Parenting and Expressions
After Effects’ new parenting functions work similarly to those in 3D graphics programs, allowing you to define one layer as the parent or child of others. The child layer automatically inherits the transformations applied to the parent; if the parent layer rotates by a certain number of degrees, the child does likewise, without the need to set up a separate keyframe. You define parent-child relations using a popup list in the timeline, or the “pick whip,” the program’s term for the point-and-shoot interface feature borrowed from Adobe GoLive.

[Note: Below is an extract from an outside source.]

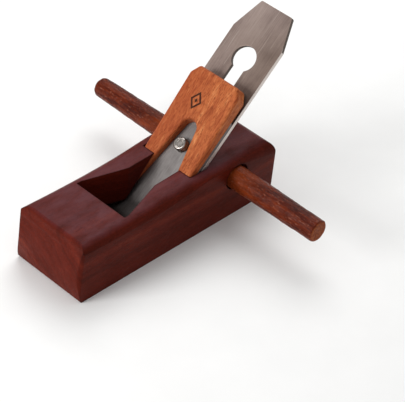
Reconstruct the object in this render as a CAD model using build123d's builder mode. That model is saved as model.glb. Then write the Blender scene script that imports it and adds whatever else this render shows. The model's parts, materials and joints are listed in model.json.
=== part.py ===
"""Small wooden smoothing plane with a cross handle.

The frame: the origin is the centre of the sole, +Z is up out of the sole, +X runs forward to the toe
and +Y is the left-hand side of the plane as it is pushed.  All sizes are in millimetres.
"""
import os
from math import asin, cos, exp, radians, sin, tan

from build123d import *

os.makedirs("parts", exist_ok=True)

# ---------------------------------------------------------------- driving dimensions
body_length = 182.8          # toe to heel, at the crown of the two ends
body_width = 60.0
crest_height = 46.5          # the top is hand shaped and highest just behind the throat
bed_angle = 44.0             # slope of the iron
edge_x = 23.4                # where the cutting edge meets the sole
iron_width = 44.0            # the standard plane iron
iron_thickness = 3.0
iron_length = 184.0
corner_radius = 2.2          # upright corners of the body
toe_corner_radius = 7.0      # those of the toe, pared away more and more toward the top
end_crown = 1.9              # the toe and heel are crowned: their middles stand out this far
rod_diameter = 17.6          # cross handle, where it passes through the body
rod_length = 209.0
screw_diameter = 9.6

# ---------------------------------------------------------------- fits
iron_side_play = 0.5         # iron to each cheek of the throat
bed_play = 0.05              # back of the iron to the bed
cap_play = 0.05              # cap iron to the face of the iron
wedge_play = 0.10            # wedge to the cap iron and to the abutments
rod_play = 0.05              # rod in its bore
thread_play = 0.05           # screw in the threaded hole of the cap iron
edge_setting = 0.3           # the edge is drawn back this far up the bed
mouth_gap = 2.0              # mouth in front of the cutting edge
fork_play = 1.4              # crown of the wedge's fork round the screw
keyhole_play = 0.7           # screw head in the keyhole of the iron
slot_play = 0.6              # screw in the slot of the iron
groove_play = 1.0            # screw head in its groove in the bed
wedge_side_play = 0.8        # wedge to each cheek of the throat

# ---------------------------------------------------------------- derived sizes
half_length = body_length / 2
half_width = body_width / 2
throat_half = iron_width / 2 + iron_side_play
up_x = -cos(radians(bed_angle))
up_z = sin(radians(bed_angle))
out_x = sin(radians(bed_angle))
out_z = cos(radians(bed_angle))


def on_bed(along, out):
    """Point in the side view: distance up the iron from its edge and distance out from its face."""
    return (edge_x + up_x * along + out_x * out, up_z * along + out_z * out)


def along_at(height, out, slope):
    """Distance up the iron at which a face starting at 'out' and opening with 'slope' has a height."""
    return (height - out_z * out) / (up_z + out_z * slope)


# the iron's own plane: local X runs up the iron, local Z points out of its face
iron_plane = Plane(origin=(edge_x, 0, 0), x_dir=(up_x, 0, up_z), z_dir=(out_x, 0, out_z))
side_plane = Plane.XZ
out_axis = Axis((0, 0, 0), (out_x, 0, out_z))

# ---------------------------------------------------------------- cap iron and wedge sizes
cap_thickness = 2.3
cap_width = iron_width - 0.4
cap_setback = 1.6            # front edge of the cap iron behind the cutting edge
cap_top = 106.0
cap_hump = 4.0               # height of the curved nose over the face of the iron
screw_along = 73.3           # the screw, up the iron from its edge
screw_stub = 7.8             # how far the end of the screw stands out from the face of the iron
screw_head_diameter = 17.0
screw_head_thickness = 3.4
slot_width = screw_diameter + 2 * slot_play
slot_bottom = 50.0
keyhole_along = 144.4
keyhole_diameter = screw_head_diameter + 2 * keyhole_play
shoulder_along = 160.5
iron_top_width = 27.4

wedge_back = cap_play + cap_thickness + wedge_play
wedge_tip = 26.0             # how far up the iron the two legs end
wedge_top = 124.6
wedge_slope = tan(radians(5.0))
wedge_tip_out = 4.6          # face of the legs over the face of the iron, at their tips
wedge_half = throat_half - wedge_side_play
fork_arc = screw_diameter / 2 + fork_play        # radius at the crown of the fork
fork_reach = 11.5            # centre of that crown, up from the screw
fork_along = screw_along + fork_reach
fork_flare = radians(9.0)
edge_round = 1.8             # hand softened front edges of the wedge


def wedge_face(along):
    """Distance of the wedge's front face from the face of the iron."""
    return wedge_tip_out + (along - wedge_tip) * wedge_slope


# ---------------------------------------------------------------- throat sizes
abutment_out = wedge_face(0) + wedge_play        # bearing face of the abutments, taken to the edge
mouth_front = edge_x + mouth_gap
throat_front_top = 47.0      # front corner of the throat at the top of the body
abutment_foot = 18.0         # below this height the abutments are pared away, clear of the cap iron
ear_half = 12.0              # half the gap between the two abutments
ear_front = 9.6
above = crest_height + 8.0   # cutters run out above the top
front_slope = (throat_front_top - mouth_front) / (crest_height - 2.0)
bed_out = -iron_thickness - bed_play


def bed_point(height):
    """Point of the bed at a height."""
    return on_bed(along_at(height, bed_out, 0.0), bed_out)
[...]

Expressions provide a more-powerful way to define relations between layers. It lets you intelligently link a property of one layer to a property of another, so that one layer’s motion is defined by another according to rules that you’ve specified. For example, if you have a large gear on one layer and a small gear on the other, you can enter an expression that causes the small gear to rotate twice for each single rotation of the big gear. If you later change the big gear’s rotation, the small gear’s rotation adjusts automatically. You can also link unlike properties, so that one layer’s position affects another layer’s rotation, or one layer’s opacity controls another layer’s size.

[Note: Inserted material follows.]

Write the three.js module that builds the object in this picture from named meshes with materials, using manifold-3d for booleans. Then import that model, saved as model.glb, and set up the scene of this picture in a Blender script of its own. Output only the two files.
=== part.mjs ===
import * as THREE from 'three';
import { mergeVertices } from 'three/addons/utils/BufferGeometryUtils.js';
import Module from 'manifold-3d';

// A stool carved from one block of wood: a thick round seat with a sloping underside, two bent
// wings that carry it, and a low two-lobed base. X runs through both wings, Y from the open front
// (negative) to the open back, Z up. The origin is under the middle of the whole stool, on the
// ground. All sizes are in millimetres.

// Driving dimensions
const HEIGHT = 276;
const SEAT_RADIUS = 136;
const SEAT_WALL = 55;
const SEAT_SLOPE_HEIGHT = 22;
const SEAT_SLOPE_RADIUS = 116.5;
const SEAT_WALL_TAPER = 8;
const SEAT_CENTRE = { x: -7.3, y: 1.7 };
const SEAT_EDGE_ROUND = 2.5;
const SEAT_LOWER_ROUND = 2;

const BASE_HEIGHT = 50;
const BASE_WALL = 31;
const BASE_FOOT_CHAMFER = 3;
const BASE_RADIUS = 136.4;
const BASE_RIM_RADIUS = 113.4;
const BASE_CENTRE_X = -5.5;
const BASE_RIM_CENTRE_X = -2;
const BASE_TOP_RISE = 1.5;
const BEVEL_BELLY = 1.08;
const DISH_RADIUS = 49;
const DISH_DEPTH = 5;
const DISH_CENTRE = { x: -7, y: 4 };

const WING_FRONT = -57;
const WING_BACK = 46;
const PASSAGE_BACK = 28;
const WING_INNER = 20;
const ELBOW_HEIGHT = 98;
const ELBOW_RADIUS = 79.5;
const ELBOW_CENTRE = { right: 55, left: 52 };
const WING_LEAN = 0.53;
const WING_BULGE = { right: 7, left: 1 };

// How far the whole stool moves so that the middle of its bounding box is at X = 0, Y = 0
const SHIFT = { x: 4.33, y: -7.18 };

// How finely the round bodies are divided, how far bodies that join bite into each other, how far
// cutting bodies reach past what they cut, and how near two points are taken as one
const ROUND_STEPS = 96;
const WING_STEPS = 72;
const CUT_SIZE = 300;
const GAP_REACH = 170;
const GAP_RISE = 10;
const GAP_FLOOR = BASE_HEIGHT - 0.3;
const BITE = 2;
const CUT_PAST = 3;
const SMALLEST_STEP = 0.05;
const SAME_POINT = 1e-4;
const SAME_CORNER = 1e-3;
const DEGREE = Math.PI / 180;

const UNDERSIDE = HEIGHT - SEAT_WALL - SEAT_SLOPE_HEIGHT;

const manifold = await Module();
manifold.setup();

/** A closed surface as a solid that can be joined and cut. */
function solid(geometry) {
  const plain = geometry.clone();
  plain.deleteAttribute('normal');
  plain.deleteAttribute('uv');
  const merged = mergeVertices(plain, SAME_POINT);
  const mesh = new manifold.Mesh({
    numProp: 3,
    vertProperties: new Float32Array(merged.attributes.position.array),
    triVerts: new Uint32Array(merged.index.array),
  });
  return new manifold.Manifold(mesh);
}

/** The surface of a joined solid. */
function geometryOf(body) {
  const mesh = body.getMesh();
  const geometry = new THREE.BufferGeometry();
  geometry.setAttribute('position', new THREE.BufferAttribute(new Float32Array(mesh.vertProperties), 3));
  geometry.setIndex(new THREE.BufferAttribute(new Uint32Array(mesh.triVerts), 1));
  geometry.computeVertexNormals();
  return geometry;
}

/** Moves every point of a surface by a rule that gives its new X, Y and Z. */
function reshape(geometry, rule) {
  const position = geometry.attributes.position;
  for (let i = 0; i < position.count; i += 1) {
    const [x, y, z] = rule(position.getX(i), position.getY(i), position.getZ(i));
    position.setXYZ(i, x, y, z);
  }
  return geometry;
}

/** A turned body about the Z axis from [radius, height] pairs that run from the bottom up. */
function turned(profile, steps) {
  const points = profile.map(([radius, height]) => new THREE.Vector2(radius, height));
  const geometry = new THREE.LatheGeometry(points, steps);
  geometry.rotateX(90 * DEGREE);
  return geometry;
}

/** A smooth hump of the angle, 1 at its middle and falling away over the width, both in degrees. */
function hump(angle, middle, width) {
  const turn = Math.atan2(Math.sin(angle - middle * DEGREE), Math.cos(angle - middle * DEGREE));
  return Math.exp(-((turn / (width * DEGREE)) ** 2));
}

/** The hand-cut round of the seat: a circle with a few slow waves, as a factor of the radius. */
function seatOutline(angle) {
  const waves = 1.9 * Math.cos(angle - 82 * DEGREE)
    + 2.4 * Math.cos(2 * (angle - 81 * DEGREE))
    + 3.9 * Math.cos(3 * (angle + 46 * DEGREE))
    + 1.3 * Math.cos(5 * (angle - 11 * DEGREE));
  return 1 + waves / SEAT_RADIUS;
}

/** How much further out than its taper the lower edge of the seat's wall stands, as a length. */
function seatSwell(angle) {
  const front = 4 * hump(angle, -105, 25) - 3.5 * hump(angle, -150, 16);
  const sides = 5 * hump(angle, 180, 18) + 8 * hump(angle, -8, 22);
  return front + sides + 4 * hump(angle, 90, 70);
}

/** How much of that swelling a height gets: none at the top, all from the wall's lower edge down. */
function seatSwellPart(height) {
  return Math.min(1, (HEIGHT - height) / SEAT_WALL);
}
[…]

You can define basic expressions using the pick whip and popup menus, or use JavaScript to create complex expressions.
Other new features
After Effects 5.0 provides enhanced masking features by letting you define masks directly in the Composition window. You can apply Motion Blur to masks and independently adjust the inner and outer feather of a mask. You can also assign mask colors for easier identification. Vector Paint tools, available only in the Production Bundle, let you create animatable paint strokes that can also function as masks.
The package also adds several new effects: Shatter, which creates explosion effects on a layer; Radio Waves, which creates ripple effects; Colorama, which cycles through a custom palette; Fractal, which creates animated fractal patterns; and Vegas, which creates path-based lighting and pulsing effects. Effects available only in the Production Bundle include Optics Compensation, for adding or removing lens distortions; Fractal Noise, for simulating organic effects; and Inner/Outer Key for more-easily extracting objects from their backgrounds.
After Effects 5.0 sports numerous interface enhancements, including the ability to save custom workspaces. To ease the learning curve, the program has expanded tool tips and launches with an optional Tip of the Day.
Adobe is also touting After Effects’ integration with the company’s other products. When importing Photoshop 6.0 files, 16-bit color information is now preserved, as are Photoshop vector masks. You can import Illustrator 9.0 files with transparency intact; you can also import Illustrator PDF files. If you plan to bring a project into Premiere 6.0, you can embed a link that lets you use Premiere’s Edit Original command to automatically open the file in After Effects if more work is needed.
For a complete listing of new features, see the After Effects section of Adobe’s Web site.
Pricing
The Standard version of After Effects 5.0 sells for $649. The Production Bundle, which adds vector-paint, motion, keying, effects, audio and 3D channel modules, as well as 16-bit color support, sells for $1,499. Upgrades from the Standard version 3.x or 4.x to Standard version 5.0 cost $199; upgrades from the Production Bundle version 3.x or 4.x to the new Production Bundle are $299. Upgrades from the Standard Bundle to Professional Bundle cost $899, but for the first 120 days after the product ships, Adobe will allow users of the Standard Version 3.x or 4.x to upgrade to the new version’s Production Bundle for $499. Registered users will be able to download additional free special effects: Foam, for creating bubble effects, and Wave World, for simulating waves.
After Effects 5.0 will ship with support for Mac OS 9 and OS X’s Classic compatibility environment; Kilisky said the software will be Carbonized in the near future.